Donerà dei soldi a chi ha bisogno. Regalerà delle case e fonderà addirittura un ospizio nel quale si ritirerà felicemente, perché dopo tutto questo viaggio per rompere tutte le maschere e la forma che gli impongono gli altri, riconosce che c’è sempre una lotta interna. Però è più felice, più rilassato. Non è più uno che si guarda l’ombelico, ma guarda fuori. Vuole avere un respiro più aperto sul mondo. Direi una parola che può essere anche fraintesa, ma è panteistico. Diventa le cose di fuori, dopo tutto questo lavorio su se stesso”.
“E’ un testo che impone una fedeltà rigorosa a quanto scritto da Pirandello oppure ogni regista che la porta in scena può permettersi di darne una sua visione personale?”
“Sicuramente ciascuno può avere la sua visione personale. Però c’è una grande forza nella parola di Pirandello e nel suo modo di scrivere. Comprende tantissimi registri: scene da commedia, riflessioni, momenti filosofici, comici, drammatici e il mito che si insinua a un certo punto. Per cui non si può prescindere da questa composizione molto articolata. Non è sicuramente facile farne un adattamento teatrale. Nello stesso tempo però è divertente, perché la suddivisione della personalità in tanti Moscarda ha fatto sì che io scegliessi una strada.

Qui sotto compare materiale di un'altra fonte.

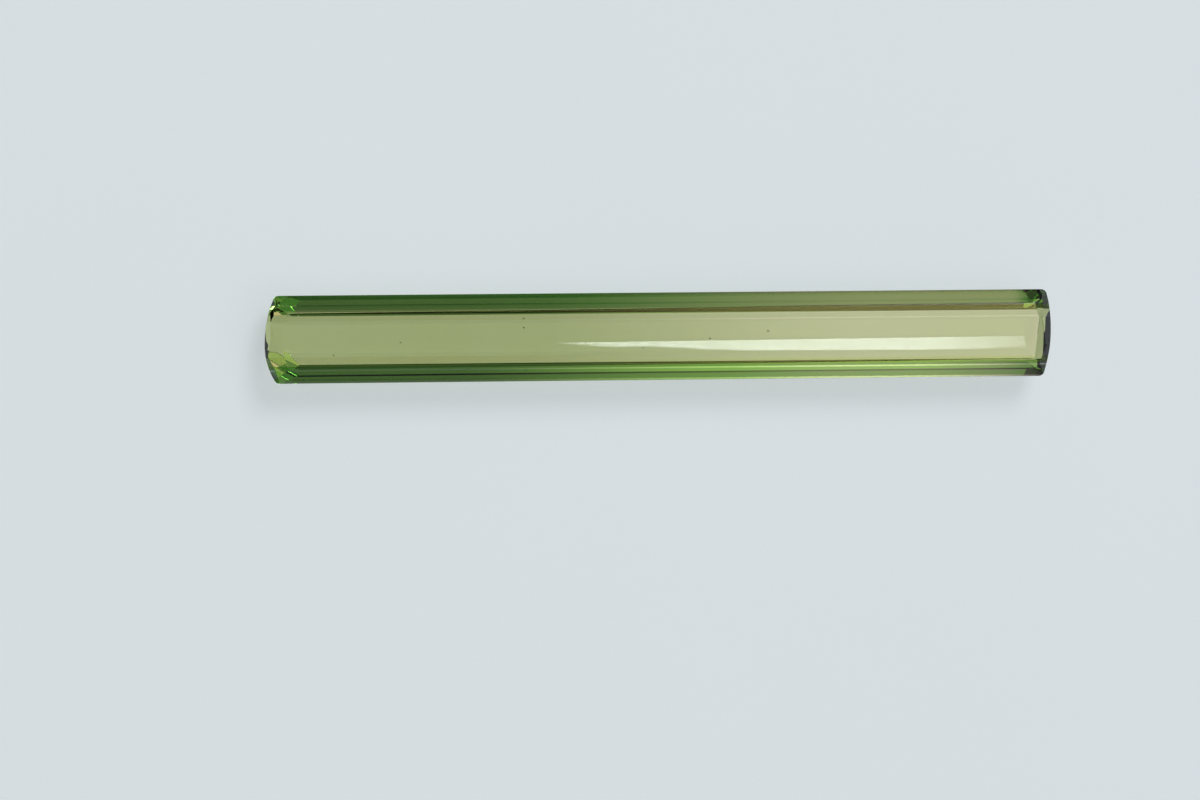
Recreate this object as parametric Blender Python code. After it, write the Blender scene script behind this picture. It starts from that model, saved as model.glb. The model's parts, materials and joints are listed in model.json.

Ho preso il Moscarda vecchio, che è quello che ci racconta fin dall’inizio la storia, e il Moscarda giovane, cioè quello che l’ha vissuta fin dal principio con le vicende della moglie. Poi ho preso la moglie e l’amica della moglie, una figura un po’ strana che gli sparerà. Comunque un’imposizione al rigore della sua scrittura è dovuta, perché Pirandello ci guida attraverso un suo occhio. Però è inevitabile che uno veda attraverso la propria lente”.